DOHA, January 9 – Novak Djokovic won his first title of 2016 on Saturday, playing “perfect” tennis to thrash arch-rival Rafael Nadal in straight sets during a breathtaking performance at the Qatar Open final.
A near faultless world number one cruised to victory 6-1, 6-2 in a match lasting just one hour 13 minutes.
The win not only secured the 60th career title for the Serb but also means he is leading for the first time in his head-to-head battle with Nadal, winning 24 of the 47 matches they have now played against each other.
“I played pretty much perfect tennis today from the very beginning I managed to get every shot the way I wanted,” said Djokovic afterwards.
“The way I played today gives me great satisfaction.”
He added that he was playing the best tennis of his career.
Djokovic was brilliant throughout and his victory was so comprehensive it will send a message to the rest of the tennis world that he aims to dominate exactly as he did in 2015.
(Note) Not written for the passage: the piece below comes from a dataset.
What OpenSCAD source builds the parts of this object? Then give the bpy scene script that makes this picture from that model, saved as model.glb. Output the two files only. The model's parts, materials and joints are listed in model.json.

He hit 30 winners, forced seven break points and faced only one himself, which, predictably, he saved.
Throughout the week in Qatar he did not drop a set and his victory means he won the only tournament in which he didn’t make the final in 2015.
Watched by a full house — where spectators included players and officials from Bayern Munich as well as Premier League-bound coach Pep Guardiola — the result was never in doubt.
Djokovic broke Nadal’s serve twice in each set and was in control throughout.
Nadal took until the fourth game to get on the scoreboard but it proved only a brief respite as Djokovic breezed through the first set in 30 minutes.
He immediately took control of the second, breaking the Spaniard’s serve in the very first game.
Any hope of a typical comeback from Nadal was fully extinguished in the fifth game when Djokovic broke a second time to go 4-1 ahead.
It was the 16th consecutive final for Djokovic who last lost a tournament in August last year in the US.
What the defeat will do for Nadal’s confidence though, desperate to return to his Grand-Slam winning form, is anyone’s guess.
Rarely can the current world number five have been beaten so easily and he cut a forlorn figure after the match as he waited for the presentation ceremony.
He tried to remain upbeat immediately after the defeat saying he had made “a positive start to the season” before adding that Djokovic had played “at a level rarely difficult to imagine”.
Djokovic won a first prize of $201,165 (184,124 euros) while Nadal, playing in his 99th final, took home $105,940 (96,965 euros).